Repeat the entire listing exactly.
[BEGIN Given information]
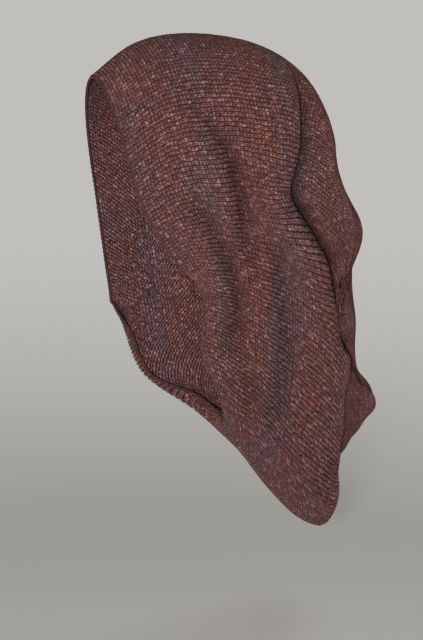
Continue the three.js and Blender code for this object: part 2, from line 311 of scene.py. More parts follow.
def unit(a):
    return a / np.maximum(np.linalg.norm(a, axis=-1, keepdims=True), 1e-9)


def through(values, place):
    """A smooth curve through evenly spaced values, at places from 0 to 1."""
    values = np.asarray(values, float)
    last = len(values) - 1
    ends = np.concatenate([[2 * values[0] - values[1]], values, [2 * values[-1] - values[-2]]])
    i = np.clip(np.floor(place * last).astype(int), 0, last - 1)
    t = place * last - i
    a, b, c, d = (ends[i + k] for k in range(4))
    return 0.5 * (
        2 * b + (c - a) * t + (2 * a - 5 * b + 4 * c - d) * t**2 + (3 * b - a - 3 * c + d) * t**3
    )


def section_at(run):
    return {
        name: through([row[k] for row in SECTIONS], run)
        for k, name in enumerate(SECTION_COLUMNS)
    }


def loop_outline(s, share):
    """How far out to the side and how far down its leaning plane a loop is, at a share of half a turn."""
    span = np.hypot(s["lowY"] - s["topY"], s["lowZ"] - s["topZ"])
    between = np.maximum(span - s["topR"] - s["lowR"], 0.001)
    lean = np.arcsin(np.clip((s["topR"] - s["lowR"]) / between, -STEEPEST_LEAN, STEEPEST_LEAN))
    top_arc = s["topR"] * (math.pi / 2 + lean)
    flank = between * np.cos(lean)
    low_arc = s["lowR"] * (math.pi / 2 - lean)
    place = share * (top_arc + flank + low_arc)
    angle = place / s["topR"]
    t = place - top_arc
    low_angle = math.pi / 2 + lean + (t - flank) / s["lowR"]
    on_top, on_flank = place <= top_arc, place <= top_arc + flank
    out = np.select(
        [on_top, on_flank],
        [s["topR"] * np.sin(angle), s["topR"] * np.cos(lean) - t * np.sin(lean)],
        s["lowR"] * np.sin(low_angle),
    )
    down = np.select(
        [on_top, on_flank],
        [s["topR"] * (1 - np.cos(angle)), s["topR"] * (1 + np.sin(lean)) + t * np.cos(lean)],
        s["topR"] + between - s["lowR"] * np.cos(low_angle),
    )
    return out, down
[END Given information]
* Result of the task:
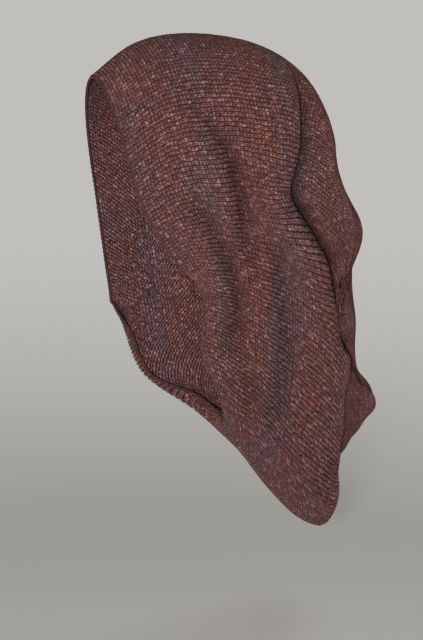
Continue the three.js and Blender code for this object: part 2, from line 311 of scene.py. More parts follow.
def unit(a):
    return a / np.maximum(np.linalg.norm(a, axis=-1, keepdims=True), 1e-9)


def through(values, place):
    """A smooth curve through evenly spaced values, at places from 0 to 1."""
    values = np.asarray(values, float)
    last = len(values) - 1
    ends = np.concatenate([[2 * values[0] - values[1]], values, [2 * values[-1] - values[-2]]])
    i = np.clip(np.floor(place * last).astype(int), 0, last - 1)
    t = place * last - i
    a, b, c, d = (ends[i + k] for k in range(4))
    return 0.5 * (
        2 * b + (c - a) * t + (2 * a - 5 * b + 4 * c - d) * t**2 + (3 * b - a - 3 * c + d) * t**3
    )


def section_at(run):
    return {
        name: through([row[k] for row in SECTIONS], run)
        for k, name in enumerate(SECTION_COLUMNS)
    }


def loop_outline(s, share):
    """How far out to the side and how far down its leaning plane a loop is, at a share of half a turn."""
    span = np.hypot(s["lowY"] - s["topY"], s["lowZ"] - s["topZ"])
    between = np.maximum(span - s["topR"] - s["lowR"], 0.001)
    lean = np.arcsin(np.clip((s["topR"] - s["lowR"]) / between, -STEEPEST_LEAN, STEEPEST_LEAN))
    top_arc = s["topR"] * (math.pi / 2 + lean)
    flank = between * np.cos(lean)
    low_arc = s["lowR"] * (math.pi / 2 - lean)
    place = share * (top_arc + flank + low_arc)
    angle = place / s["topR"]
    t = place - top_arc
    low_angle = math.pi / 2 + lean + (t - flank) / s["lowR"]
    on_top, on_flank = place <= top_arc, place <= top_arc + flank
    out = np.select(
        [on_top, on_flank],
        [s["topR"] * np.sin(angle), s["topR"] * np.cos(lean) - t * np.sin(lean)],
        s["lowR"] * np.sin(low_angle),
    )
    down = np.select(
        [on_top, on_flank],
        [s["topR"] * (1 - np.cos(angle)), s["topR"] * (1 + np.sin(lean)) + t * np.cos(lean)],
        s["topR"] + between - s["lowR"] * np.cos(low_angle),
    )
    return out, down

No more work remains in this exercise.